The moral to this story is don’t bank on your non-UK-regulated savings and investments being covered if a foreign financial institution goes under.
What happens if you have a mortgage with a bank that collapses?
I’d love to tell you that the mortgage would get written off, but you will need to keep paying as normal.
After a bit of negotiation, the mortgage “book” will be packaged up and sold on to another investor. This tends to be relatively straightforward because these debts are seen as assets which the buyer will receive interest on. Your rights to complain should remain in place with UK-regulated businesses.
Things do sometimes go wrong, though. It was announced earlier this year that Northern Rock mortgage holders are collectively suing for £150 million. The business that bought their mortgages when Northern Rock went under is accused of keeping the standard variable rates these customers were on at high levels of 5% or more, despite drops in the underlying interest rate.
Things you can do to protect yourself
Diversification is the key to protecting the money you hold on deposit at a bank. There are lots of great savings rates available through new financial firms online at the moment. If you are not familiar with the brand, do a bit of research first before signing up. Make sure you keep your investments to under £85,000 per bank, building society or credit union.
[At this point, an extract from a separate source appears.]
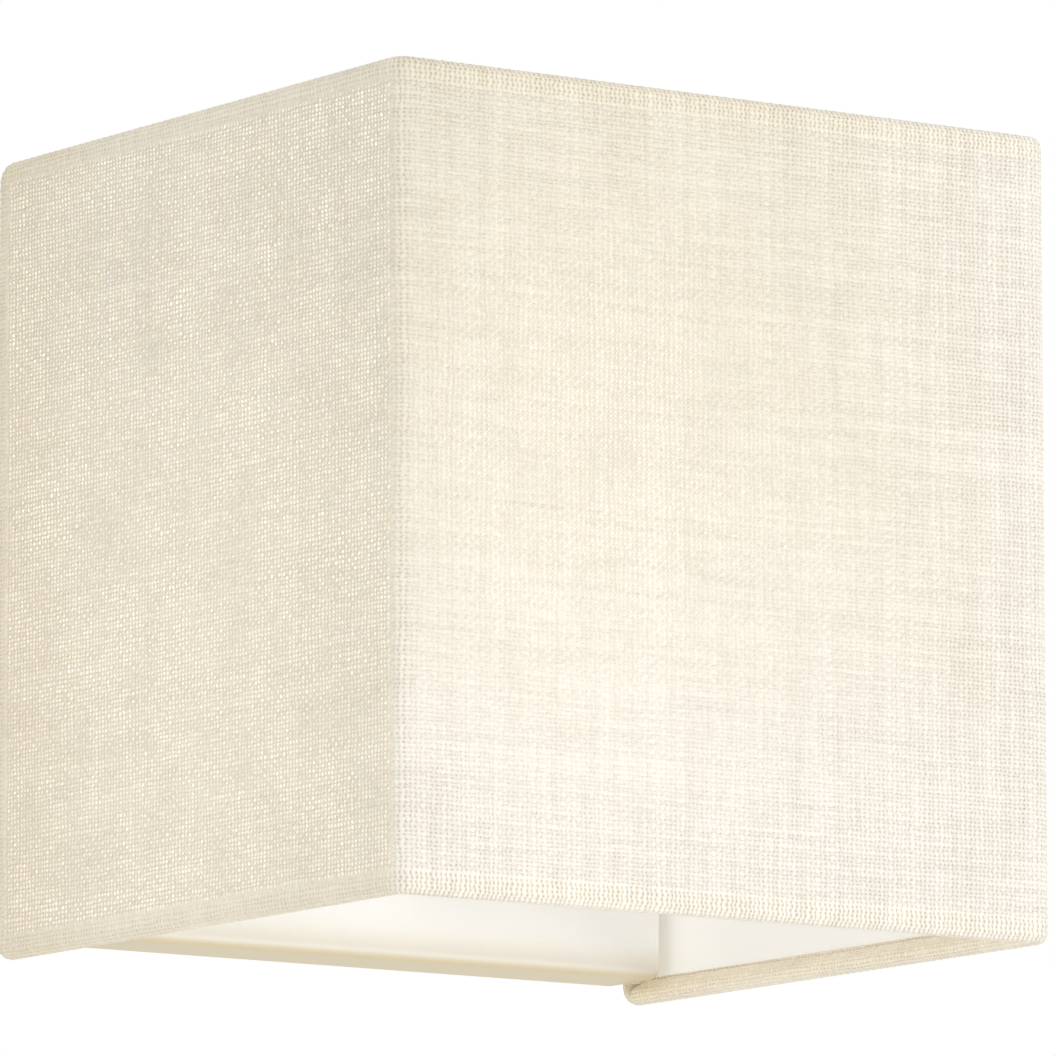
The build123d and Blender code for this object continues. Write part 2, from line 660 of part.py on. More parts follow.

I’d also strongly recommend that you check the small print when you hand over your cash. A business may have a UK office or postal address, but don’t assume that it’s covered by UK regulations. Check your documents, which will state (usually in the terms at the bottom of documents or website pages) that the firm is regulated by the FCA and falls within the remit of the Financial Ombudsman Service and the FSCS. If in doubt, go on the FSCS website and look it up yourself.